Alicia lo miró con extravío, miró
la alfombra, volvió a mirarlo, y después de estupefacta confrontación, se
serenó. Sonrió y tomó entre las suyas la mano de su marido, acariciándola por
media hora, temblando.
Entre sus alucinaciones más porfiadas,
hubo un antropoide apoyado en la alfombra sobre los dedos, que tenía fijos en
ella sus ojos. Los médicos volvieron inútilmente.
Había allí delante de ellos una
vida que se acababa, desangrándose día a día, hora a hora, sin saber
absolutamente cómo. En la última consulta Alicia yacía en estupor, mientras
ellos pulsaban, pasándose de uno a otro la muñeca inerte. La observaron largo
rato en silencio, y siguieron al comedor.
—Pst… —se encogió de hombros
desalentado su médico—. Es un caso serio… Poco hay que hacer.
—¡Solo eso me faltaba! —resopló Jordán.
Y tamborileó bruscamente sobre la mesa.
Alicia fue extinguiéndose en su
delirio de anemia, agravado de tarde, pero remitía siempre en las primeras
horas.
Durante el día no avanzaba su
enfermedad, pero cada mañana amanecía lívida, en síncope casi.
Parecía que únicamente de noche
se le fuera la vida en nuevas oleadas de sangre. Tenía siempre al despertar la
sensación de estar desplomada en la cama con un millón de kilos encima.
Desde el tercer día este hundimiento
no la abandonó más. Apenas podía mover la cabeza. No quiso que le tocaran la
cama, ni aún que le arreglaran el almohadón. Sus terrores crepusculares
avanzaron en forma de monstruos que se arrastraban hasta la cama y trepaban
dificultosamente por la colcha.
Perdió luego el conocimiento. Los
dos días finales deliró sin cesar a media voz. Las luces continuaban
fúnebremente encendidas en el dormitorio y la sala. En el silencio agónico de
la casa, no se oía más que el delirio monótono que salía de la cama, y el rumor
ahogado de los eternos pasos de Jordán.
Alicia murió, por fin. La
sirvienta, que entró después a deshacer la cama, sola ya, miró un rato
extrañada el almohadón.
—¡Señor! —llamó a Jordán en voz
baja—. En el almohadón hay manchas que parecen de sangre.
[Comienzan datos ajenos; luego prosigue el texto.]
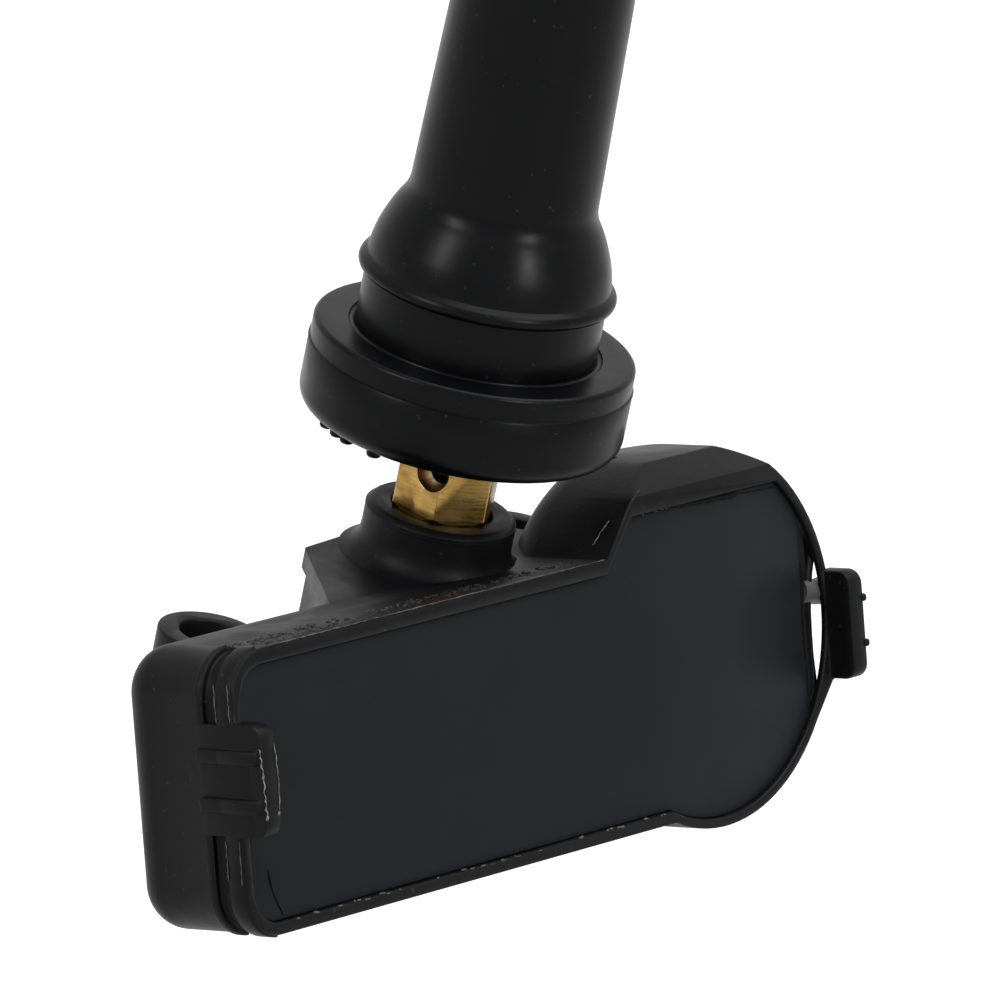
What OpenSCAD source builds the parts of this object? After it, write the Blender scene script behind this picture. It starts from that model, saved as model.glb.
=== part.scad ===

Jordán se acercó rápidamente Y se
dobló a su vez. Efectivamente, sobre la funda, a ambos lados del hueco que
había dejado la cabeza de Alicia, se veían manchitas oscuras.
—Parecen picaduras —murmuró la
sirvienta después de un rato de inmóvil observación.
—Levántelo a la luz —le dijo
Jordán.
La sirvienta lo levantó, pero
enseguida lo dejó caer, y se quedó mirando a aquél, lívida y temblando. Sin
saber por qué, Jordán sintió que los cabellos se le erizaban.
—¿Qué hay? —murmuró con la voz
ronca.
—Pesa mucho —articuló la
sirvienta, sin dejar de temblar.
Jordán lo levantó; pesaba
extraordinariamente. Salieron con él, y sobre la mesa del comedor Jordán cortó
funda y envoltura de un tajo. Las plumas superiores volaron, y la sirvienta dio
un grito de horror con toda la boca abierta, llevándose las manos crispadas a
los bandós: —sobre el fondo, entre las plumas, moviendo lentamente las patas
velludas, había un animal monstruoso, una bola viviente y viscosa. Estaba tan
hinchado que apenas se le pronunciaba la boca.
Noche a noche, desde que Alicia
había caído en cama, había aplicado sigilosamente su boca —su trompa, mejor
dicho— a las sienes de aquélla, chupándole la sangre. La picadura era casi
imperceptible. La remoción diaria del almohadón había
impedido sin dada su desarrollo,
pero desde que la joven no pudo moverse, la succión fue vertiginosa. En cinco
días, en cinco noches, había vaciado a Alicia.
Estos parásitos de las aves, diminutos en el medio habitual, llegan a adquirir en ciertas condiciones proporciones enormes. La sangre humana parece serles particularmente favorable, y no es raro hallarlos en los almohadones de pluma.